The U.S. and Canadian hockey teams, with their scattering of N.H.L. pros, college players and European-league veterans, are scarcely amateur in the classic sense. But in Olympic play, even these hodgepodge squads are dinosaurs on ice. After the Americans' seventh-place finish and the Canadians' drubbing, 5-0, by the gold-bound Soviets, North American hockey officials were dismayed. Sighs Father David Bauer, patriarch of Team Canada: "If the American defense had only been better, it would have done so much for amateur hockey."

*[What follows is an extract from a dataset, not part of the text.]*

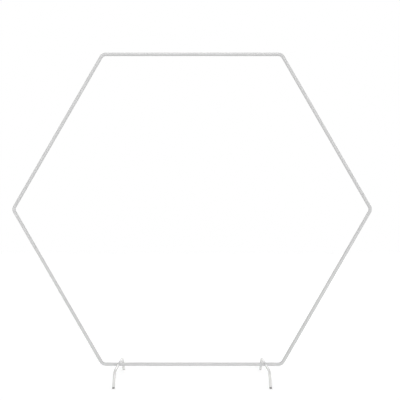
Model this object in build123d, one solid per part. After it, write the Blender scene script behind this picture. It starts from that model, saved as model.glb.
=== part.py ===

The future course, though, is dim. Money for permanent national teams is nowhere in sight. Nor are N.H.L. owners lining up to lend their Gretzkys to the national Olympic efforts. Right now, in fact, the owners reap far more than they sow, with more than 20 Olympic veterans about to enter their organizations. The hottest rumor: star Soviet Defensemen Vyacheslav Fetisov and Aleksei Kasatonov might join the New Jersey Devils, a sublime irony after years of Soviet state-paid shamateurism.

GOLD IN THE PURLIEUS

Athletic glamour and grandeur are often in the eye of local beholders. To U.S. viewers, no amount of informative programming will make the luge, bobsled and . Nordic combined more than curiosity-shop events -- a job only American medals would do. But fans in other countries had cause to rejoice in some non-prime- time, though historic, performances. East German Frank-Peter Roetsch was the first ever to capture both the 10-km and 20-km biathlons, a daunting standard for future ski shooters. Even more notably, Soviet Cross-Country Skier Raisa Smetanina tied for the most decorated competitor in the history of the Winter Games as she took a bronze in the 20 km, the record ninth medal of her four- Olympiad career. Even Britons, whose team failed to win a single medal, could take pride in a new national achievement. Just 47 1/2 meters short of Matti Nykanen's mark in the 90-meter ski jump, "Eddie the Eagle" Edwards' last-place 71-meter flutter meant he had flown three meters farther than any other Englishman. Ever.